Embora o processo de extração do biogás com auxílio da suinocultura seja um pouco diferente, também gera outros subprodutos. O que não é transformado em gás permanece com o suinocultor, que, geralmente, utiliza esse resíduo como biofertilizante para plantações. “Antes, os dejetos saíam das pocilgas e iam direto para a lavoura. Eles não eram totalmente prejudiciais, mas, com o tempo, poderiam passar a queimar a lavoura”, afirma Claudinei Jardel Stein, suinocultor e presidente da Associação de Produtores de Entre Rios.
O biogás produzido em cada fazenda é comprado pela prefeitura. Cada metro cúbico custa por volta de R$ 0,29. Claudinei produz de dez a 12 mil metros cúbicos de gás. No melhor cenário, recebe R$ 3.480 por mês.

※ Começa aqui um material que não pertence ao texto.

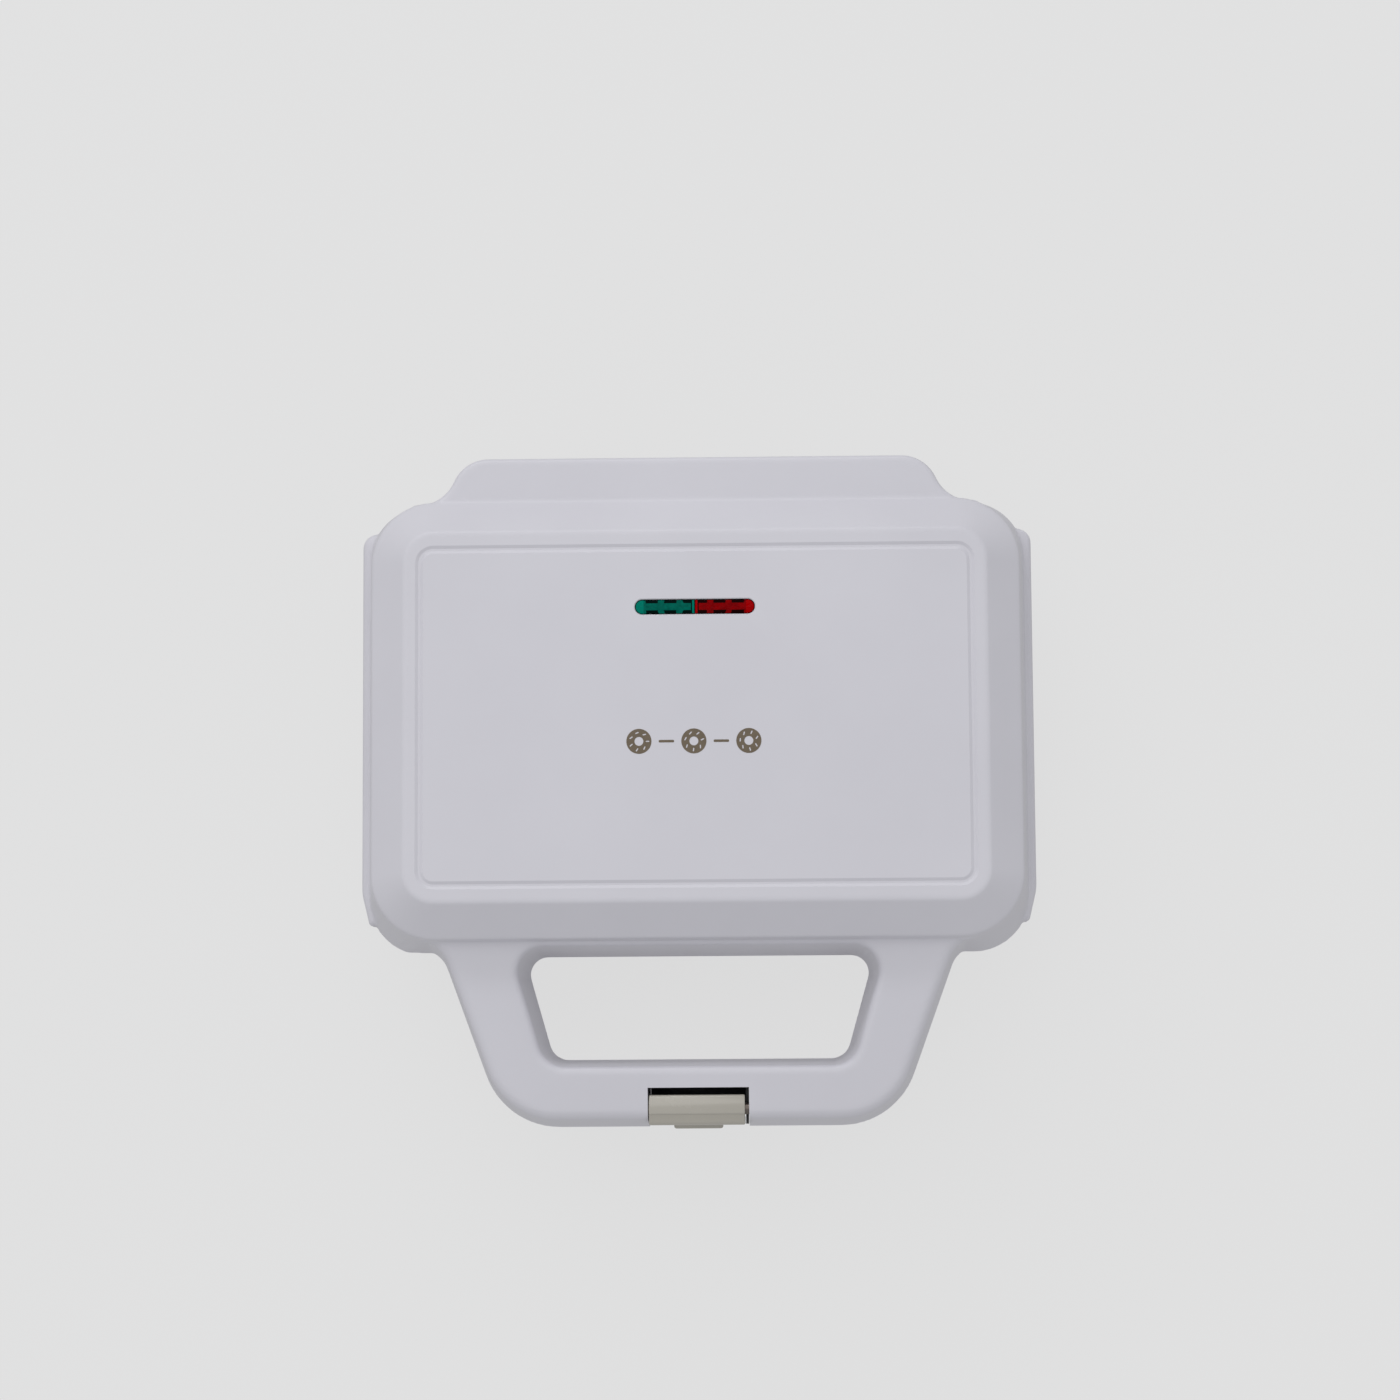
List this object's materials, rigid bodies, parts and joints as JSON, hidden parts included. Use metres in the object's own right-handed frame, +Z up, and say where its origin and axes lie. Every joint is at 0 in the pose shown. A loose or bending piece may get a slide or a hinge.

Para gerar essa quantidade de gás, o produtor conta com 7.500 porcos. Mantendo a granja nessas condições, em pouco tempo ele quita os custos do biodigestor. Enquanto isso não acontece, está satisfeito com os benefícios que a iniciativa já tem trazido. “O odor praticamente não existe mais. As moscas que vinham pelos dejetos diminuíram consideravelmente. E estamos dentro das leis ambientais também!”.
A cidade toda ganha
Comprando a energia gerada pelos suinocultores, a prefeitura consegue abastecer 60 prédios públicos. Mas, de acordo com o secretário, a redução dos custos com eletricidade é a menor das vantagens da iniciativa, ficando entre 1 e 1,5% por mês. Para ele, o valor do projeto está dividido entre a geração da economia circular e a preservação ambiental. “Estamos pagando por um recurso que fica na nossa região. Existe a distribuição de renda por meio do pagamento aos produtores que fornecem o biogás, às empresas que fornecem os serviços e às empresas que entregam os materiais para a execução dos serviços.”
Entre Rios tem cerca de 260 mil suínos. Segundo Claudinei, todas as propriedades superaram a média prevista de metros cúbicos que seriam produzidos por cada uma delas. Ele acredita que, em pouco tempo, vai ser necessário ampliar o projeto porque produtores que não conseguiram fazer parte da iniciativa antes estão interessados agora.
Qual o mais limpo?
Embora existam substratos agropecuários mais ou menos agressivos à natureza, Lytton não acha justa a comparação sobre qual biomassa gera a energia mais limpa. “Não podemos afirmar qual utilização é mais ou menos importante. Toda geração de bioenergia é limpa e sustentável. Os benefícios acontecem nas duas pontas do processo: na eliminação de resíduos prejudiciais ao meio ambiente e na transformação de passivos ambientais em meio de obtenção de lucros.”
O especialista também chama a atenção para tantos outros subprodutos que são desperdiçados ou descartados irregularmente. Ainda segundo o CEO da Bazico, o Brasil gera, anualmente, 37 milhões de toneladas de resíduos orgânicos. Essa quantidade representa um potencial de produção de 3,33 bilhões de metros cúbicos de biogás.